The Ballad of the White Horse had been a poem about English legends and origins. The History too was called a poem by the reviewers. And it was. It was a poem about Falstaff and Sam Weller and even the Artful Dodger who in so many British colonies had turned into Robinson Crusoe. His rulers had tried to educate him, they had tried to Germanize him and to teach him "to embrace a Saxon because he was the other half of an Anglo-Saxon." All English culture had been based for a century and more on ardent admiration for German Kultur. And then—

. . . the day came, and the ignorant fellow found he had other things to learn. And he was quicker than his educated countrymen, for he had nothing to unlearn.

He in whose honour all had been said and sung, stirred, and stepped across the border of Belgium. Then were spread out before men's eyes all the beauties of his culture and all the benefits of his organization; then we beheld under a lifting daybreak what light we had followed and after what image we had laboured to refashion ourselves. Nor in any story of mankind has the irony of God chosen the foolish things so catastrophically to confound the wise. For the common crowd of poor and ignorant Englishmen, because they only knew that they were Englishmen, burst through the filthy cobwebs of four hundred years and stood where their fathers stood when they knew that they were Christian men. The English poor, broken in every revolt, bullied by every fashion, long despoiled of property, and now being despoiled of liberty, entered history with a noise of trumpets, and turned themselves in two years into one of the iron armies of the world. And when the critic of politics and literature, feeling that this war is after all heroic, looks around him to find the hero, he can point to nothing but a mob.

CHAPTER XXII

After the Armistice

THE MONTHS THAT followed the signing of the Armistice were the darkest in Gilbert Chesterton's life. Nothing but the immense natural high spirits of the New Witness group could have carried them through the many years in which they cried their unheeded warnings to England. But now as the war drew to an end a new note of optimism had become audible. The Prussian menace was almost conquered. Our soldiers would return and would bring with them the courage and confidence of victors. They might overthrow the governing plutocracy and build again an England of freedom and sanity. But one soldier did not return—the one to whom this group looked for comradeship and inspiration. On December 6, 1918, Cecil Chesterton died in hospital in France.

"His courage was heroic, native, positive and equal," wrote Belloc, "always at the highest potentiality of courage. . . ."

Gilbert wrote:

He lived long enough to march to the victory which was for him a supreme vision of liberty and the light. The work which he put first he did before he died. The work which he put second, but very near to the other, he left for us to do. There are many of us who will abandon many other things, and recognize no greater duty than to do it.

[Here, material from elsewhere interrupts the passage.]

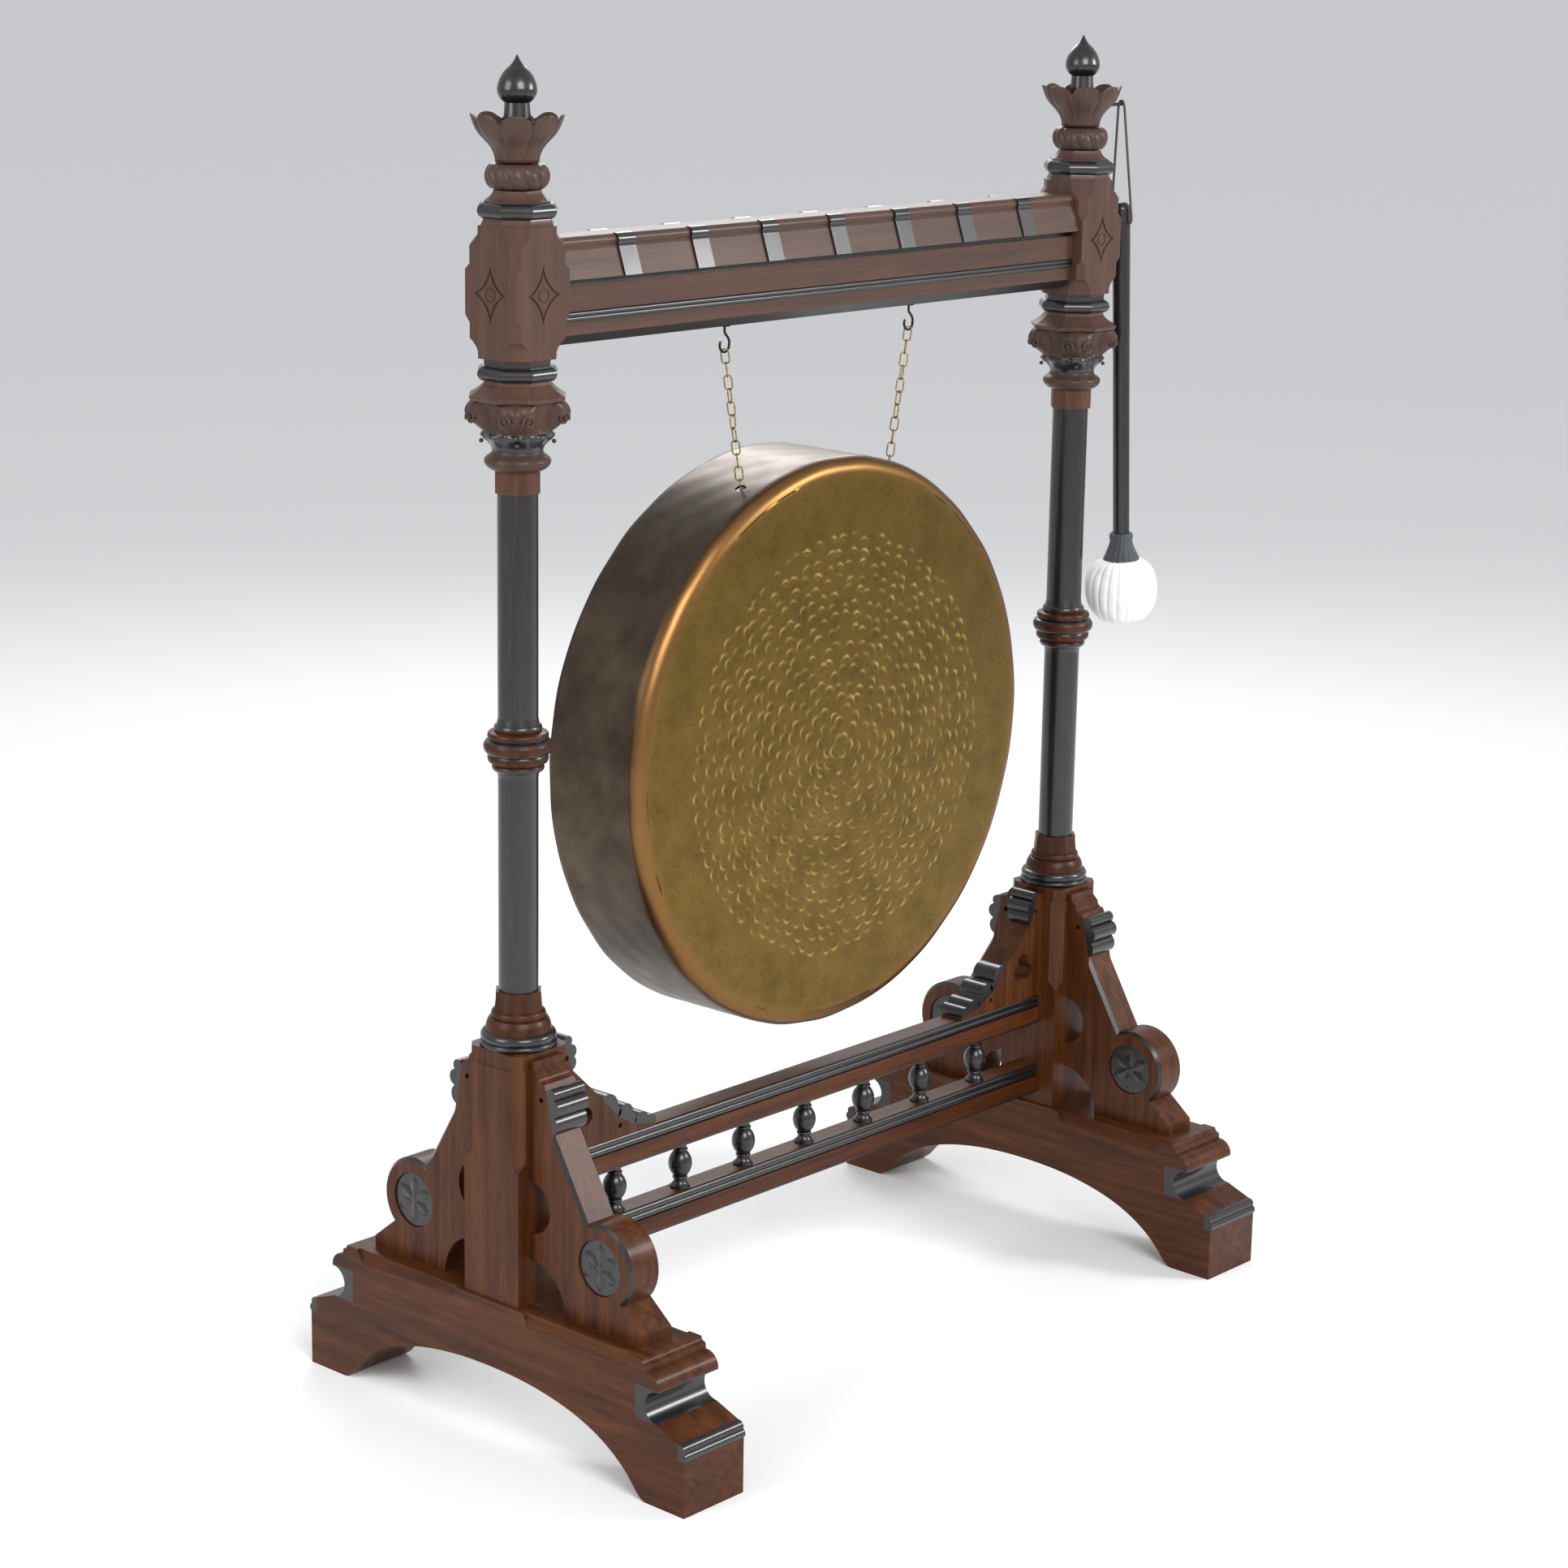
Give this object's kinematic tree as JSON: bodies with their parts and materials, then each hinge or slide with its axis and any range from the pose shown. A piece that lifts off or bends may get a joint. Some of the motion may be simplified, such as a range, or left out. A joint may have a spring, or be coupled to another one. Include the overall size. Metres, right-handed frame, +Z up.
{
  "type": "tam tam gong on a floor stand",
  "caption": "Large shallow gong hung by chains from the beam of a turned and bracketed wooden floor stand, with a padded beater on a thong.",
  "frame": {"origin": "middle of the whole object on the floor, under its box", "axes": "+X along the beam towards the post that carries the beater, +Y from the struck face of the gong to its open back, +Z up"},
  "size_m": [1.1936, 0.641, 1.6],
  "materials": {
    "oak": "stained and oiled",
    "ebonised_wood": "ebonised",
    "iron": "blackened",
    "chain_brass": "tarnished",
    "gong_bronze": "hammered, aged bronze",
    "wool_pad": "gathered wool pad",
    "collar_cloth": "gathered dark cloth",
    "leather_thong": "plain thong"
  },
  "bodies": {
    "stand": {"left_foot": "oak", "left_base_block": "oak", "left_front_bracket": "oak", "left_back_bracket": "oak", "left_inner_bracket": "oak", "left_crockets": "ebonised_wood", "left_roundels": "ebonised_wood", "left_base_torus": "oak", "left_lower_shaft": "ebonised_wood", "left_shaft_ring": "oak", "left_upper_shaft": "ebonised_wood", "left_capital": "ebonised_wood", "left_abacus": "oak", "left_neck_ring": "ebonised_wood", "left_upper_block": "oak", "left_lozenges": "oak", "left_top_ring": "ebonised_wood", "left_rope_ring": "oak", "left_leaf_cup": "oak", "left_finial": "ebonised_wood", "left_tie_rod": "iron", "left_hook": "iron", "right_foot": "oak", "right_base_block": "oak", "right_front_bracket": "oak", "right_back_bracket": "oak", "right_inner_bracket": "oak", "right_crockets": "ebonised_wood", "right_roundels": "ebonised_wood", "right_base_torus": "oak", "right_lower_shaft": "ebonised_wood", "right_shaft_ring": "oak", "right_upper_shaft": "ebonised_wood", "right_capital": "ebonised_wood", "right_abacus": "oak", "right_neck_ring": "ebonised_wood", "right_upper_block": "oak", "right_lozenges": "oak", "right_top_ring": "ebonised_wood", "right_rope_ring": "oak", "right_leaf_cup": "oak", "right_finial": "ebonised_wood", "right_tie_rod": "iron", "right_hook": "iron", "beam": "oak", "beam_straps": "ebonised_wood", "upper_rail": "oak", "lower_rail": "oak", "balusters": "ebonised_wood", "thong_peg": "iron"},
    "chains": {"left_chain": "chain_brass", "right_chain": "chain_brass"},
    "gong_body": {"gong": "gong_bronze", "left_toggle": "chain_brass", "right_toggle": "chain_brass"},
    "beater": {"beater_handle": "ebonised_wood", "beater_collar": "collar_cloth", "beater_head": "wool_pad", "beater_thong": "leather_thong"}
  },
  "joints": [
    {"name": "chain_swing", "type": "hinge", "parent": "stand", "child": "chains", "pos_m": [-0.04277, 0, 1.2495], "axis": [1, 0, 0], "range_deg": [-15, 15]},
    {"name": "gong_tilt", "type": "hinge", "parent": "chains", "child": "gong_body", "pos_m": [-0.04277, 0, 1.08182], "axis": [1, 0, 0], "range_deg": [-12, 12]},
    {"name": "beater_swing", "type": "hinge", "parent": "stand", "child": "beater", "pos_m": [0.50613, -0.0285, 1.513], "axis": [1, 0, 0], "range_deg": [-20, 20]}
  ]
}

This second work was the fight at home against corruption and for freedom for the English people. It is impossible to remember Gilbert Chesterton vividly and to write the word bitterness. It was rather with a profound and burning indignation that he thought of his fellow Englishmen who had fought and died—and then looked up and saw "Marconi George" and "Marconi Isaacs," still rulers of the fate of his country. Thus meditating he wrote an "Elegy in a Country Churchyard."